# Is there any way to boost mobile telephone reception within your house?



## TremulousTetra (Mar 21, 2011)

Is there any way to boost mobile telephone reception within your house?

My house is right by the coast, and in a dip, so it seems to have really stuttering reception. Is there any way I could improve it? Are there telephones which are better at reception than others?

Any help appreciated.


----------



## mr steev (Mar 21, 2011)

Some phones are definately better than others. 

I had a crap samsung which only recieved messages when I was in the kitchen and I had to go on the garden to make a call. I'm now using my gf's blackberry (same sim, same network) and it works fine. Likewise my mate can't get a signal at all in his boat on the canal whereas mine works 90% of the time.


----------



## dessiato (Mar 21, 2011)

I don't know if they are still available, but there used to be aerials available to boost reception.  They had a magnetic base and you could stand them on a biscuit tin. They were designed to be dis-mountable car aerials, but worked equally in the home.


----------



## kained&able (Mar 21, 2011)

surely you can construct something with tin foil

dave


----------



## wreckhead (Mar 21, 2011)

on vodafone you can get a "Sure Signal" femtocell box to plug into your broadband router, for which I reluctantly paid £50 when I couldn't put up with the crap signal in my flat.  It does work (most of the time), and gives me a constant full bars 3G signal.  Not sure if the other networks offer anything similar.  20 months and counting left of vodafone contract hmmpph.....


----------



## dessiato (Mar 21, 2011)

kained&able said:


> surely you can construct something with tin foil
> 
> dave



Like this?


----------



## dessiato (Mar 21, 2011)




----------



## TremulousTetra (Mar 21, 2011)

TANX everybody.


----------



## cybershot (Mar 21, 2011)

Pringles tube can be quite efficient too!!


----------



## Sunray (Mar 24, 2011)

wreckhead said:


> on vodafone you can get a "Sure Signal" femtocell box to plug into your broadband router, for which I reluctantly paid £50 when I couldn't put up with the crap signal in my flat.  It does work (most of the time), and gives me a constant full bars 3G signal.  Not sure if the other networks offer anything similar.  20 months and counting left of vodafone contract hmmpph.....


 
I think this the only one available and its a great idea.


----------



## wreckhead (Mar 24, 2011)

Indeed, it fucking works.  I'm very disappointed in vodafone signal wise and of course for being massive tax avoiding scum, but they seem to be the only ones to have sorted this out.  Presumably it's not a technological barrier getting this thing working for any network.....


----------



## Private Storm (Mar 24, 2011)

I have a Vodafone Sure Signal box. It seems to have made my reception worse and slowed my Internet connection down.
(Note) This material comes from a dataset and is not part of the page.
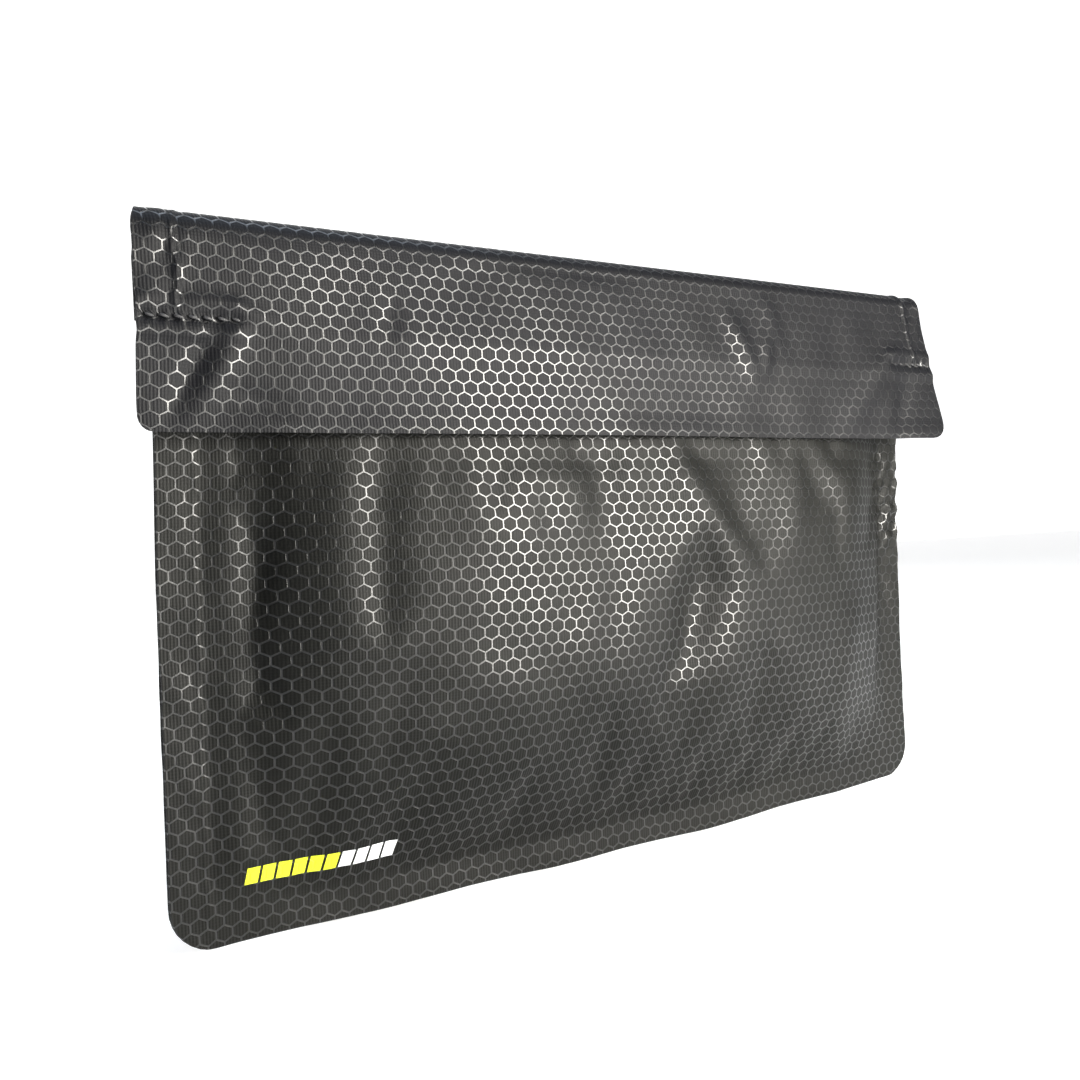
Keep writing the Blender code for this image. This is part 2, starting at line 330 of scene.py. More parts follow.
def crisp_edges():
    """Shades a sheet's cut edges sharp, so its faces stay smooth right up to them."""
    found = bpy.data.node_groups.get("crisp_edges")
    if found:
        return found
    group = bpy.data.node_groups.new("crisp_edges", "GeometryNodeTree")
    group.interface.new_socket("Geometry", in_out="INPUT", socket_type="NodeSocketGeometry")
    group.interface.new_socket("Geometry", in_out="OUTPUT", socket_type="NodeSocketGeometry")
    entry = group.nodes.new("NodeGroupInput")
    angle = group.nodes.new("GeometryNodeInputMeshEdgeAngle")
    steep = group.nodes.new("FunctionNodeCompare")
    steep.operation = "GREATER_THAN"
    steep.inputs[1].default_value = math.radians(60)
    smooth = group.nodes.new("GeometryNodeSetShadeSmooth")
    smooth.domain = "EDGE"
    smooth.inputs["Shade Smooth"].default_value = False
    leave = group.nodes.new("NodeGroupOutput")
    group.links.new(angle.outputs["Unsigned Angle"], steep.inputs[0])
    group.links.new(entry.outputs[0], smooth.inputs["Geometry"])
    group.links.new(steep.outputs[0], smooth.inputs["Selection"])
    group.links.new(smooth.outputs[0], leave.inputs[0])
    return group


def add_sheet(name, points, uv, thickness, materials, flip=False):
    thing = add_object(name, grid_mesh(name, points, uv, flip), *materials)
    return thicken(thing, thickness)


def normals(points):
    """Unit normals of a grid of points, towards the side that its face is on."""
    along_columns = np.gradient(points, axis=1)
    along_rows = np.gradient(points, axis=0)
    normal = np.cross(along_columns, along_rows)
    return normal / np.maximum(np.linalg.norm(normal, axis=-1, keepdims=True), 1e-12)


def flat_uv(x, v):
    return np.stack(np.broadcast_arrays(x, v), axis=-1)


# ---------------------------------------------------------------- settling

SIM_COLUMNS = 97
SIM_ROWS = 53
SIM_FRAMES = 26
SIM_LOW = 0.010
SIM_HIGH = 0.150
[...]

I suspect there may be some user error involved though.


----------



## Radar (Jul 2, 2011)

Are Voda still the only UK telco with a domestic femtocell offering ??


----------



## Pingu (Jul 2, 2011)

some also can make use of your wireless to route calls over your net connection ( think orange do this)


----------



## Coffee (Jul 2, 2011)

Just returned from sorrento and was getting a good signal all over the area even on some smaller islands, returned home (Brighton) to find the usual weaker signal. why is Vodafone Italy much better than here? even in the high rise, well seven storie areas of napals it was better? X


----------



## Greebo (Jul 2, 2011)

Make sure that your router isn't overheating, as that can make your internet access suddenly cut out (don't ask how I found that out).  The same goes for modem sticks etc.: Unplug, allow to cool, then start up again.  Tiresome, but it often works.


----------



## Sunray (Jul 3, 2011)

ResistanceMP3 said:


> Is there any way to boost mobile telephone reception within your house?
> 
> My house is right by the coast, and in a dip, so it seems to have really stuttering reception. Is there any way I could improve it? Are there telephones which are better at reception than others?
> 
> Any help appreciated.


 
If you are with Vodaphone and get OK broadband then you can buy one of those femtocells. 

http://shop.vodafone.co.uk/shop/mobile-accessories/vodafone-sure-signal

Unfortunately its just Vodaphone that sell these, can't understand why that is, its not like its complicated to implement.


----------



## TremulousTetra (Jul 5, 2011)

Sunray said:


> If you are with Vodaphone and get OK broadband then you can buy one of those femtocells.
> 
> http://shop.vodafone.co.uk/shop/mobile-accessories/vodafone-sure-signal
> 
> Unfortunately its just Vodaphone that sell these, can't understand why that is, its not like its complicated to implement.


tried that, but it only works with 3g phones, and none of us have one.


----------



## WWWeed (Jul 5, 2011)

ResistanceMP3 said:


> tried that, but it only works with 3g phones, and none of us have one.



Thats crazy! That means that those femtocells are effectively an expensive wireless router! Even if your using a 3G phone with a 3G connection voice calls are still made via 'circuit-switched' 2G GSM connections, meaning that femtocells can only work with data (not voice!).

Since femtocells appear to be a con the only other thing I could suggest is to get a handset with UMA. UMA allows you to connect to your phone network and make calls over wifi (much like the femtocells should). You do not need any special equipment, just a activated handset with UMA and a wifi connection. As for as I am aware the only network that supports this is orange.

Your existing handset probably wont have UMA but it might be something to think about when upgrading...


----------



## WWWeed (Jul 19, 2011)

I have just received a HTC Desire S with UMA and its amazing! Anyone with signal issues at home should avoid femtocells get a handset with UMA. I was able to make a call with no 2g/3g signal!

Unfortunately as far as I can tell orange is the only UK network that supports UMA: http://help.orange.co.uk/orangeuk/support/personal/446533


----------